[Nota: Questo articolo è stato scritto per Voci Globali da Elena Paparelli. L’autrice, giornalista free lance, lavora attualmente a Rainet . Ha pubblicato il libro “Technovintage-Storia romantica degli strumenti di comunicazione” (Tunué), “Donne di fiori” (Morellini), “Da posta a post@ – La cartolina ai tempi di internet” (Tunué).]
Ma la “laurea” non è andata – ancora una volta – a uno scrittore dalla pelle nera. Eppure la letteratura africana continua a produrre grandi opere. E lo ha fatto anche in passato. Un solo nome, quello di Chinua Achebe, considerato il padre della letteratura africana, morto lo scorso marzo a più di ottanta anni. Senza ricevere l’ambito riconoscimento.
Il solo africano ad aver ricevuto il premio Nobel della letteratura – anno 1986 – è stato il nigeriano Wole Soyinka, che la manifestazione letteraria Dedica Festival di Pordenone ha reso protagonista dell’edizione dello scorso anno.
La notorietà di Soyinka (pubblicato in Italia da Jaca Book) ha fatto certamente da apripista ad una maggiore penetrazione della letteratura africana in Europa, che ha suscitato l’interesse di diversi editori, seppure – a volte – medi e piccoli.

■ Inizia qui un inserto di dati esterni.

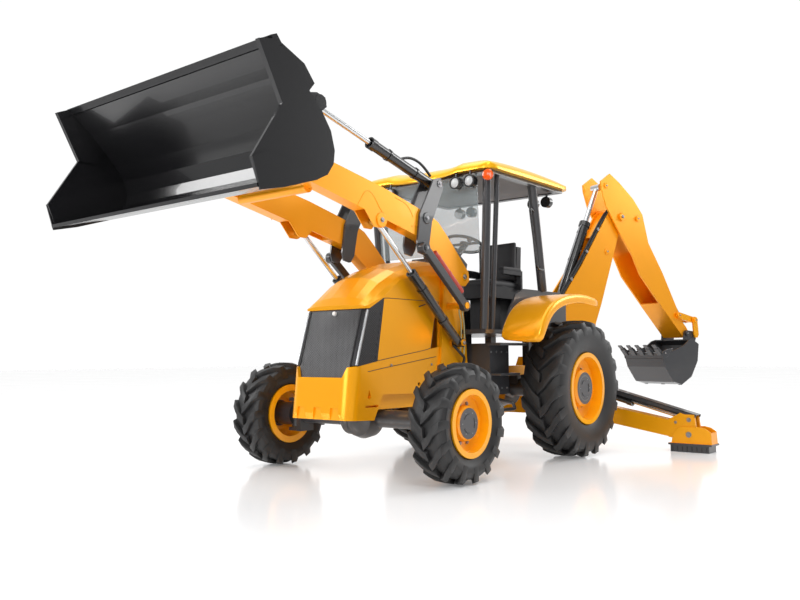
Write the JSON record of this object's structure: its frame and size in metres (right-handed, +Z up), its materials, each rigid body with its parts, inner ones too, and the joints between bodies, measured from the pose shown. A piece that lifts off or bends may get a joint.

Portando quasi sempre con sé – con risultati interessanti – una riflessione sulla identità e le radici di un popolo, sul conflitto, sul colonialismo e sulla storie di una comunità, presentando una scrittura smarcata dalle tentazioni egocentriche e narcisiste di molta letteratura occidentale contemporanea.
“Un tempo la gente scriveva per superare l’io ed esplorare la cultura, l’anima e Dio – ha dichiarato qualche tempo fa la scrittrice afroamericana Toni Morrison, nativa dell’Ohio, vincitrice del premio Nobel per la letteratura nel 1993 – Ci sono ancora i DeLillo per fortuna (altro nome spuntato fuori fra i candidati all’ambìto premio 2013, ndr), ma sono pochi”. “Nessuno ha pazienza – riflette l’autrice di “Home” – nulla basta e alla fine non esiste più il senso del trionfo e del riscatto finale”.
In fatto di scrittura, anche Soiynka sembra pensarla allo stesso modo: alla domanda sulla qualità che deve avere uno scrittore ha risposto che è “la capacità di immergersi nei fenomeni del mondo esterno, nell’esperienza; la capacità di sottomettere il proprio ego al mondo esterno”.
Due premi Nobel – Soyinka e Morrison – accomunati da un impegno costante nell’indagare sofferenze e conflitti di popoli e comunità, esprimono anche il confronto fra culture diverse.
“Con il suo teatro – sono parole della curatrice di Dedica Annamaria Manfredelli – Soyinka ha saputo compiere un’originale sintesi tra i miti yoruba (etnia a cui appartiene) e quelli espressi dalla civiltà occidentale”. Mentre la Morrison, portando nella sua scrittura il suo punto di vista di afroamericana e di donna, ha aperto lo spazio alla riflessione sulla cultura bianca all’interno della comunita nera, toccando temi come il razzismo o il maschilismo.
Per entrambe gli autori, le motivazioni per l’attribuzione del Nobel valorizzano la complessità del loro sguardo: Soyinka “in un’ampia prospettiva culturale e con una poetica fuori dagli schemi mostra il dramma dell’esistenza“; la Morrison “in racconti caratterizzati da forza visionaria e rilevanza poetica dà vita ad un aspetto essenziale della realtà americana“.
Tutti e due non hanno paura di sperimentare soluzioni linguistiche e formali differenti: Soyinka mostrando di sapersi muovere fra tradizione e avanguardia teatrale europea; la Morrison sperimentando una forma di realismo magico di derivazione africana (“Beloved”) come mutuando dalla musica il ritmo di una narrazione (“Jazz”).
A ben vedere, la differenza forse più marcata fra i due autori riguarda proprio il rapporto con la memoria: “Quando scrivo – ha dichiarato la Morrison – voglio cimentarmi con l’ignoto, l’immaginazione, l’invenzione. Conosco già la mia vita, o almeno ciò che ricordo di esse, e non mi interessa raccontarla”. Viceversa “Aké – Gli anni dell’infanzia”, fra i più noti romanzi di Soyinka, narra i primi undici anni della vita dello scrittore passati in Nigeria, raccontando il passaggio dal villaggio alla città, fino alla cultura europea dell’Inghilterra coloniale.
Differenze, o sfumature, che nulla tolgono al grande “insegnamento” offerto dalla letteratura africana.